7. Ask for the sale.
The moment of truth is at the point when you ask for the sale. When asking for the sale, never ask the prospect a question they can answer “no” to! For example, instead of asking “Would you like to buy this today,” you would ask, “Would Monday or Wednesday be better for you to come to the store?” This tactic assumes the sale and offers the client options, which gives them the feeling that they are in control. Should the client say “neither,” offer them more choices. If you have successfully built value and addressed the prospect’s needs and concerns, then asking for the sale and getting a “yes” should be a given.

8. Handle rejection professionally.
Sometimes things don’t go as planned, no matter how well the pitch goes. Maybe the prospect wants the product, but doesn’t have room for it in the budget. Other times, a prospect may be interested, but not convinced. Regardless of the reason, rejection always stings the same after a good effort. Handling rejection in a professional manner can be difficult, but it is always necessary. You never know when that client’s budget might increase, or whether they will become convinced after hearing how well it worked from a friend. Prospects sometimes come back after the initial “no,” so don’t burn bridges!

9. Keep trying!
It’s easy to get down when you’re on a losing streak with prospects, but remember that Rome was not built in a day, and even the most successful salespeople have their slumps.
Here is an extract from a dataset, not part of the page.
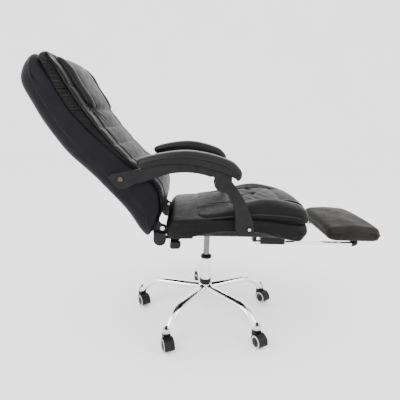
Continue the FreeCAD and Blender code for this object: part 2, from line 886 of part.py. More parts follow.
def back_cushion(shell_form, tools):
    curve = curve_through(SHELL_FRONT)
    seams = CUSHION_SEAMS + CUSHION_TOP
    stations = mirrored([0, 90, 165, 212, 232, 243, 248])
    form = loft("cushion_form", [cushion_profile(y, curve, seams, CUSHION_SWELL) for y in stations])
    keep(cut("back_cushion", form, [shell_form] + tools), "back_cushion")
    return form


HEADREST_HALF = 172.0


def headrest_profile(y):
    roll = rounding(y, HEADREST_HALF, 30)
    inward = 0.75 * roll
    crown = 9 * (y / HEADREST_HALF) ** 2
    inward = inward + crown
    spots = [
        (-475, 972),
        (-458 - 0.5 * inward, 970 + 0.4 * roll),
        (-457 - inward, 990 + 0.4 * roll),
        (-484 - inward, 1035),
        (-513 - inward, 1080 - 0.4 * roll),
        (-532 - inward, 1118 - roll),
        (-562 - inward, 1143 - roll),
        (-582, 1149 - roll),
        (-595, 1134 - roll),
        (-540, 1052),
    ]
    return closed_wire(at_y(y, spots))


def headrest_pad(cushion_form):
    wires = [headrest_profile(y) for y in mirrored([0, 80, 142, 162, 171])]
    keep(cut("headrest_pad", loft("headrest_form", wires), [cushion_form]), "headrest_pad")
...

This step applies to both rising from sales slumps and persistence with the client that said “no” until you get a “yes.” If you have a client that remains unconvinced, don’t give up. Instead, figure out what their objection is, find a solution, and try again! If you’re in a sales slump, treat it as a learning experience, and make the most of it by finding and testing new, more effective sales strategies. Challenges are inevitable, so utilize them as an opportunity to develop your sales skills and you will be even more successful than you were before!